◆ DIRECTION
The material below contains a line with "What bpy script" and a line with "LIP_HEIGHT = 0.0006". Copy exactly those two lines and all lines between them.
── RECORDS PROVIDED ──
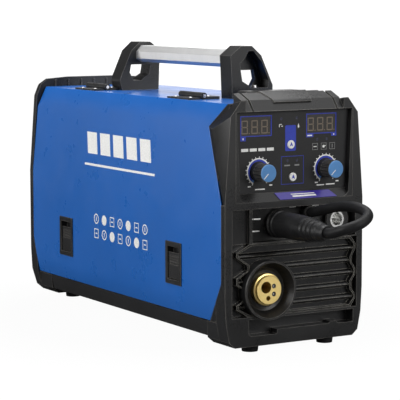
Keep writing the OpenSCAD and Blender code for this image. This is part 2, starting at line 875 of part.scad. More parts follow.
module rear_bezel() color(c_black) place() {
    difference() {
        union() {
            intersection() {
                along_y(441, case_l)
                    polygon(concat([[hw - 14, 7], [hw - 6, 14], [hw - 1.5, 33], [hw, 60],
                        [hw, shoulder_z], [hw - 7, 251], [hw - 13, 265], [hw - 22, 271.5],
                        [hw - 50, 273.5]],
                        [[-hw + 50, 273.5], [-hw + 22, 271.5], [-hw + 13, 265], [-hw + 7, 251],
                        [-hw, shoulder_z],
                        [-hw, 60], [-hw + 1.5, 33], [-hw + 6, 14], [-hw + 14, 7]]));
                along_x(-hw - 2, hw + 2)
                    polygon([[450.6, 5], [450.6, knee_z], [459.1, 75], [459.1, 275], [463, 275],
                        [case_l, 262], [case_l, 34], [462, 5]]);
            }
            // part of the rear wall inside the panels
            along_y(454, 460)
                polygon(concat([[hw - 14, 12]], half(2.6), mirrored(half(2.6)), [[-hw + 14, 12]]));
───
── RECORDS PROVIDED ──
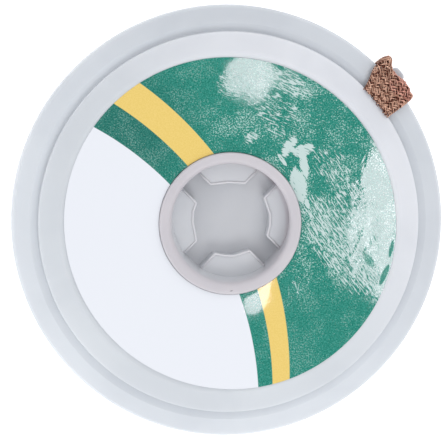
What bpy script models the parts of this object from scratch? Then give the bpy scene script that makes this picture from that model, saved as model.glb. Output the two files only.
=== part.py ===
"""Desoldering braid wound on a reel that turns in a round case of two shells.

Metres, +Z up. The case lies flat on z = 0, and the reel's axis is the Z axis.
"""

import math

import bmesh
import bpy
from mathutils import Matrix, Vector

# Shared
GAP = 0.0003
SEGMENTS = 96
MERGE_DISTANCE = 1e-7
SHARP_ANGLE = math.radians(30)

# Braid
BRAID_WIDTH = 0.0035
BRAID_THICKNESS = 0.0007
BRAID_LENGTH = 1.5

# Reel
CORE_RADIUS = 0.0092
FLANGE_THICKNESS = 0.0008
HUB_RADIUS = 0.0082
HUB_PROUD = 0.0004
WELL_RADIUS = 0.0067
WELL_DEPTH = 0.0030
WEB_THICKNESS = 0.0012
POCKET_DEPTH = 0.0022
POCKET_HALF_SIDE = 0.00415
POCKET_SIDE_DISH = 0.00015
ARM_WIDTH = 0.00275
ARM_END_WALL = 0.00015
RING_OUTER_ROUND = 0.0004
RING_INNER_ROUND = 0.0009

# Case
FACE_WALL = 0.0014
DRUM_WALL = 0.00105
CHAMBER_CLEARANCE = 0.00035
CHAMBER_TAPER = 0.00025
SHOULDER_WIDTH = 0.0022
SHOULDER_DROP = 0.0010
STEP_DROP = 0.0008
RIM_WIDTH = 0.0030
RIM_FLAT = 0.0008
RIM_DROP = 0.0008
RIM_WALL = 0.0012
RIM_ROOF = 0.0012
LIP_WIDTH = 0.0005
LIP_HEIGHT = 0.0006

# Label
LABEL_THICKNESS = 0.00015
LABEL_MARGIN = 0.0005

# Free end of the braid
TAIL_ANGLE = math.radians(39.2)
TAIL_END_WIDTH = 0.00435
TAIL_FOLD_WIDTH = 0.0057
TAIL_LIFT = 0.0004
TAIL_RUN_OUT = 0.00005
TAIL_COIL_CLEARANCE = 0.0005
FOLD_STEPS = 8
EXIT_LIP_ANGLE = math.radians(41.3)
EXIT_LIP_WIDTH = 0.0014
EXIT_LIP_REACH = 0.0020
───
── RECORDS PROVIDED ──
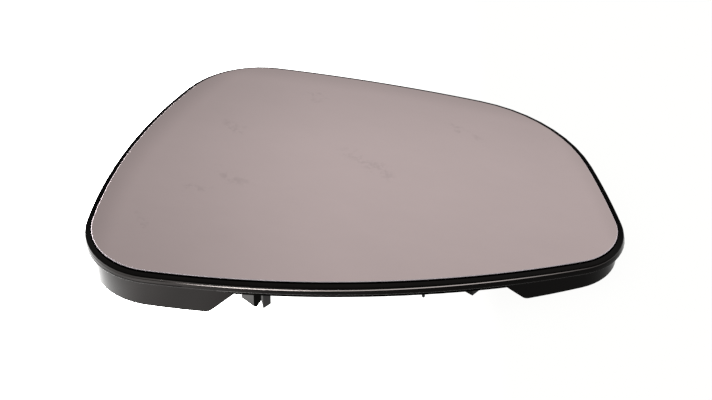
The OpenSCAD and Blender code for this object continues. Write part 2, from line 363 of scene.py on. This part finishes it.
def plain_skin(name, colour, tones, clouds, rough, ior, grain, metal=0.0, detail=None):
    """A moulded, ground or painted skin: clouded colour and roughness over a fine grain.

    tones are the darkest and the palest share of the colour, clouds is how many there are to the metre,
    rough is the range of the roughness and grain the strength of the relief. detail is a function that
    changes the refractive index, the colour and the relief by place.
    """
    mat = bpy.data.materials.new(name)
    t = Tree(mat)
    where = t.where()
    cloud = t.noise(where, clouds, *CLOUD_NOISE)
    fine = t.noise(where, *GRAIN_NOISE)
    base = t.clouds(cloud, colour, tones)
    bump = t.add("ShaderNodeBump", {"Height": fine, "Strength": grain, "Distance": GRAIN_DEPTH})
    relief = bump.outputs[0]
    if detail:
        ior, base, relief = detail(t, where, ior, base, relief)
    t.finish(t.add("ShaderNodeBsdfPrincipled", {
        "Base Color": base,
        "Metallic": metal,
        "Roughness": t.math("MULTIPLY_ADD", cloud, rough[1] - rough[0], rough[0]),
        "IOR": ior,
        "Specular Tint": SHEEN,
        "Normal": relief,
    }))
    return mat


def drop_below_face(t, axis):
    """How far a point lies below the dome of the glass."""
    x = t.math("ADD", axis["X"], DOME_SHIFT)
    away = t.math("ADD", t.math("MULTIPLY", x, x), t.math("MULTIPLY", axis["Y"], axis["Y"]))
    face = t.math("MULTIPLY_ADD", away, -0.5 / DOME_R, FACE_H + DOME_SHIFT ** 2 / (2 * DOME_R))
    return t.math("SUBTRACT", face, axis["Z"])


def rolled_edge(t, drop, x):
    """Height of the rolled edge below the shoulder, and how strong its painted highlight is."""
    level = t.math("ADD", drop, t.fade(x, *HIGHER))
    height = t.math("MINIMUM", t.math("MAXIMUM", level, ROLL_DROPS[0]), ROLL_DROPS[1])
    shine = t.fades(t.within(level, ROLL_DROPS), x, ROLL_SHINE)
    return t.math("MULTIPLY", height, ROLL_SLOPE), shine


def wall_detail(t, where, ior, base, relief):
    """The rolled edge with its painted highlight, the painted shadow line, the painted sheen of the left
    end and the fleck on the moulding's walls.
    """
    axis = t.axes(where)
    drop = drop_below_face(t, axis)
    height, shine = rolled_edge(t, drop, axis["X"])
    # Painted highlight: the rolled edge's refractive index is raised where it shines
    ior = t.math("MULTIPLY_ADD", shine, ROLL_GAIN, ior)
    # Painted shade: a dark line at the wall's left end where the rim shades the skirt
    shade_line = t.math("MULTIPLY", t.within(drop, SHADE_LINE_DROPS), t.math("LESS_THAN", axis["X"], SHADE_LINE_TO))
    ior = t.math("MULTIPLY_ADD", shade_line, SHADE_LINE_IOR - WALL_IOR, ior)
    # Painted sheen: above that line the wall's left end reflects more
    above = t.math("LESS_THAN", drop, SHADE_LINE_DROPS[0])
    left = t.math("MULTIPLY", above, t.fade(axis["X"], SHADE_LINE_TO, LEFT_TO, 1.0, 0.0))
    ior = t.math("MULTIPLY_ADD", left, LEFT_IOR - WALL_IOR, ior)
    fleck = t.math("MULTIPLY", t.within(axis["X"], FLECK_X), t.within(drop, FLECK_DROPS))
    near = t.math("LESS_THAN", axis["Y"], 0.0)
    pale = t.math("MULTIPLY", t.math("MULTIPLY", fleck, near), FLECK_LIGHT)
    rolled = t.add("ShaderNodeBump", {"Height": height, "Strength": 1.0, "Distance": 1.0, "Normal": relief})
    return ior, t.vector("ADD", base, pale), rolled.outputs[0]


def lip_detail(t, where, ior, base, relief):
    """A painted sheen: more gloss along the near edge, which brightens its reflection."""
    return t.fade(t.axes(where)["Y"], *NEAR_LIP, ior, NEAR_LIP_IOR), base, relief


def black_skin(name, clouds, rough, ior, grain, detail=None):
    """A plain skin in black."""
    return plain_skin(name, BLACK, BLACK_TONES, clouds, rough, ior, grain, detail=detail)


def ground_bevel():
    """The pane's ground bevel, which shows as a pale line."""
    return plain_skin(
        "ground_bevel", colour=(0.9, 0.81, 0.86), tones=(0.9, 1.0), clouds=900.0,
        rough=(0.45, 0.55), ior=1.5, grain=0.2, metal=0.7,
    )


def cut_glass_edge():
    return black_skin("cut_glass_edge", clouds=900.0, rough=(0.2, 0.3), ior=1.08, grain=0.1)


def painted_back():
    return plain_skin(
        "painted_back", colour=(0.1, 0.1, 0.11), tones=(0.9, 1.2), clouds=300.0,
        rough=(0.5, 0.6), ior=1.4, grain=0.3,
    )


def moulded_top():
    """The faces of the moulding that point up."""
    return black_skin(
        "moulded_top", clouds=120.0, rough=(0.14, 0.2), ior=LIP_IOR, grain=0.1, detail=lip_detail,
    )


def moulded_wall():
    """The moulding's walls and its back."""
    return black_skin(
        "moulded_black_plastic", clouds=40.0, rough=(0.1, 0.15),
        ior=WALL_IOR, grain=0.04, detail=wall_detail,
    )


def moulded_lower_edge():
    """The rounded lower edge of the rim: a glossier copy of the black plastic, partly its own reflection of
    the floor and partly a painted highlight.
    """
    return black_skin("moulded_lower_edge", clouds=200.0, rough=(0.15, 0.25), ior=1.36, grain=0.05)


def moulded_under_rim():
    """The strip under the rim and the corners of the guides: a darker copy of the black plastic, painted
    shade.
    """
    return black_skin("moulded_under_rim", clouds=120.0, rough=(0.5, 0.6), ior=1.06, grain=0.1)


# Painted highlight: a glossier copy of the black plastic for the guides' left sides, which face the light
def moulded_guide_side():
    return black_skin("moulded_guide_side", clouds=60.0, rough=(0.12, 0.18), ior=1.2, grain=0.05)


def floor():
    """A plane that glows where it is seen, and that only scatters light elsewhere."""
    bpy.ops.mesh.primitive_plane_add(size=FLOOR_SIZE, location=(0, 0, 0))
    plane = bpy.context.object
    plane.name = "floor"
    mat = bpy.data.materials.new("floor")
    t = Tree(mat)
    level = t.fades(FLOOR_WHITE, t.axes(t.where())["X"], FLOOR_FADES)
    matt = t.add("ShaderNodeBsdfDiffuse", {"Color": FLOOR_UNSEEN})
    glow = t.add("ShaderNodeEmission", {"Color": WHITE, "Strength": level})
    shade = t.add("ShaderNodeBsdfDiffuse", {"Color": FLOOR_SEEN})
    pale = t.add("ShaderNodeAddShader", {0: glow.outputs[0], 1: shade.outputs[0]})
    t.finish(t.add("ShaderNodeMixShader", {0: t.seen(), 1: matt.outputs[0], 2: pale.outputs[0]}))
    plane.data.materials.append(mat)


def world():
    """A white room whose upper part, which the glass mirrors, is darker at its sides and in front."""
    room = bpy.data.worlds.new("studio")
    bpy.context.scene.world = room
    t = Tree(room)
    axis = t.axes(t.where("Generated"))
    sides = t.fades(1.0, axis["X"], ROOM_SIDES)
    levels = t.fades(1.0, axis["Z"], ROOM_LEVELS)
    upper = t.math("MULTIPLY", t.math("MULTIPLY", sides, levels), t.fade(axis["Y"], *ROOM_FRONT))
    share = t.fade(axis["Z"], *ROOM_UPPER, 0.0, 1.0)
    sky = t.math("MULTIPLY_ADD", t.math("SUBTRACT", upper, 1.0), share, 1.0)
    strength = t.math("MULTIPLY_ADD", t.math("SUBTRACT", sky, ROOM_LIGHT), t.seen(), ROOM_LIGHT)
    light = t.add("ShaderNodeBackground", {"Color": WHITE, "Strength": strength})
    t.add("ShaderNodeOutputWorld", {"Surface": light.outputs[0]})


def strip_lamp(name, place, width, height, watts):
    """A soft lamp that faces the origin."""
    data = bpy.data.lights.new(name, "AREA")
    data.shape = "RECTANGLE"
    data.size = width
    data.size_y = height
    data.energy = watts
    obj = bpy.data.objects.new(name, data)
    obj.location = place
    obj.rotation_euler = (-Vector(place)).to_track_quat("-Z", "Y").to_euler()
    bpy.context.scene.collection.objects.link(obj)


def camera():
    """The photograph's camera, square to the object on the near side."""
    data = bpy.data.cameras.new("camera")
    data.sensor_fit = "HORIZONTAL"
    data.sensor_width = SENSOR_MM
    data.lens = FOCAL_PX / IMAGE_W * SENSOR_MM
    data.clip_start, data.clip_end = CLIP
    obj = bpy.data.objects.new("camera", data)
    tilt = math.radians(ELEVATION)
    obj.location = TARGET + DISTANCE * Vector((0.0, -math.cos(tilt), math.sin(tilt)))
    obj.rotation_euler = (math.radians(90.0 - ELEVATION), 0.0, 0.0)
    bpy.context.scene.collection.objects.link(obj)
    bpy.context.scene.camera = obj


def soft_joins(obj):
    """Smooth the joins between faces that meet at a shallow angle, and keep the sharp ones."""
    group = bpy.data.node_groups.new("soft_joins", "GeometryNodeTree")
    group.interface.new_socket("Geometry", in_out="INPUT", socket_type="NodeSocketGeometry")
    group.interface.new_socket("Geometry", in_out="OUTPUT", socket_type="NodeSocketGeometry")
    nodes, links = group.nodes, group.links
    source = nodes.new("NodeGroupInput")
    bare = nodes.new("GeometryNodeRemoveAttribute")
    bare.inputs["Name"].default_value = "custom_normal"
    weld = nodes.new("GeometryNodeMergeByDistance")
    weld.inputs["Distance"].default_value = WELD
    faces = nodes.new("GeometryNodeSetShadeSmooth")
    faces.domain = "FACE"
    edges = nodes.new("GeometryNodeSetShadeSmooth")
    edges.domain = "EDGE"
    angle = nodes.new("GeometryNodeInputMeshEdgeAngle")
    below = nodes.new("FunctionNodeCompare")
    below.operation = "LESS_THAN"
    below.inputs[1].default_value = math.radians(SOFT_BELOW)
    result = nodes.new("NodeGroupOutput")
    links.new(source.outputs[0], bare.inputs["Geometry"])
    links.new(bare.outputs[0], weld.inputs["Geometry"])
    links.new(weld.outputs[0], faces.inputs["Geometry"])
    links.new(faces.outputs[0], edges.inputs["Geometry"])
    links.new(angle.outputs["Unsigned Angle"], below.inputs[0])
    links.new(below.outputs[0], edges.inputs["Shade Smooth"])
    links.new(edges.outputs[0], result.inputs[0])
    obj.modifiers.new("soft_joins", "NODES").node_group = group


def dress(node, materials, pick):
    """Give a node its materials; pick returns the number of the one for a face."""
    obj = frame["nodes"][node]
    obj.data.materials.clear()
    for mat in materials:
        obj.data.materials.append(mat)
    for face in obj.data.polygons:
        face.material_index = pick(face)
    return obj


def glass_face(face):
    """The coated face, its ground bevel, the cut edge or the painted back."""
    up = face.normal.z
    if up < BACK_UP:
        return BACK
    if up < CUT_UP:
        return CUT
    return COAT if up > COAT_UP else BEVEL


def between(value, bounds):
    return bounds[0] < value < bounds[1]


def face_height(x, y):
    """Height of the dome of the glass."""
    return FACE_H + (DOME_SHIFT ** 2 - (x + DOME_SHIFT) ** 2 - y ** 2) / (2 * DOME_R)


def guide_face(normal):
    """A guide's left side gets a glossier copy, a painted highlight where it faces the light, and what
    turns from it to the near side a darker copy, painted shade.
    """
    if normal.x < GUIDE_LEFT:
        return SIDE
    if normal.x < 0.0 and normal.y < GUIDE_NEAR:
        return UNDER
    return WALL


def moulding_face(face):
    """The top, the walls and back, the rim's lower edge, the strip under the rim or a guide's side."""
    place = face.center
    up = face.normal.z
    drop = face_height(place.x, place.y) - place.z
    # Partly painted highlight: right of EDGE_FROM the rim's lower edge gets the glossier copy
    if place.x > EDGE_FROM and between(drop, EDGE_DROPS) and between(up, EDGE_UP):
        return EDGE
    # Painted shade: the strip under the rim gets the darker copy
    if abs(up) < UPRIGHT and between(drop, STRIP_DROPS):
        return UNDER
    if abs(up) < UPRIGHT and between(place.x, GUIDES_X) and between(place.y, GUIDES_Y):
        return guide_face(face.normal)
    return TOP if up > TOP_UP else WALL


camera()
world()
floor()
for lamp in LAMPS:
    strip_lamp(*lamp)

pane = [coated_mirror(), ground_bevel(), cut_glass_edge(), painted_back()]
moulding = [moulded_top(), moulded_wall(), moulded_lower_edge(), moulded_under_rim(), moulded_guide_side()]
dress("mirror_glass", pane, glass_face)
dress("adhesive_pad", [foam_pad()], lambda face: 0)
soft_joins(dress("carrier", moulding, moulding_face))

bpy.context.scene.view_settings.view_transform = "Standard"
───
◆ THE REPLY
What bpy script models the parts of this object from scratch? Then give the bpy scene script that makes this picture from that model, saved as model.glb. Output the two files only.
=== part.py ===
"""Desoldering braid wound on a reel that turns in a round case of two shells.

Metres, +Z up. The case lies flat on z = 0, and the reel's axis is the Z axis.
"""

import math

import bmesh
import bpy
from mathutils import Matrix, Vector

# Shared
GAP = 0.0003
SEGMENTS = 96
MERGE_DISTANCE = 1e-7
SHARP_ANGLE = math.radians(30)

# Braid
BRAID_WIDTH = 0.0035
BRAID_THICKNESS = 0.0007
BRAID_LENGTH = 1.5

# Reel
CORE_RADIUS = 0.0092
FLANGE_THICKNESS = 0.0008
HUB_RADIUS = 0.0082
HUB_PROUD = 0.0004
WELL_RADIUS = 0.0067
WELL_DEPTH = 0.0030
WEB_THICKNESS = 0.0012
POCKET_DEPTH = 0.0022
POCKET_HALF_SIDE = 0.00415
POCKET_SIDE_DISH = 0.00015
ARM_WIDTH = 0.00275
ARM_END_WALL = 0.00015
RING_OUTER_ROUND = 0.0004
RING_INNER_ROUND = 0.0009

# Case
FACE_WALL = 0.0014
DRUM_WALL = 0.00105
CHAMBER_CLEARANCE = 0.00035
CHAMBER_TAPER = 0.00025
SHOULDER_WIDTH = 0.0022
SHOULDER_DROP = 0.0010
STEP_DROP = 0.0008
RIM_WIDTH = 0.0030
RIM_FLAT = 0.0008
RIM_DROP = 0.0008
RIM_WALL = 0.0012
RIM_ROOF = 0.0012
LIP_WIDTH = 0.0005
LIP_HEIGHT = 0.0006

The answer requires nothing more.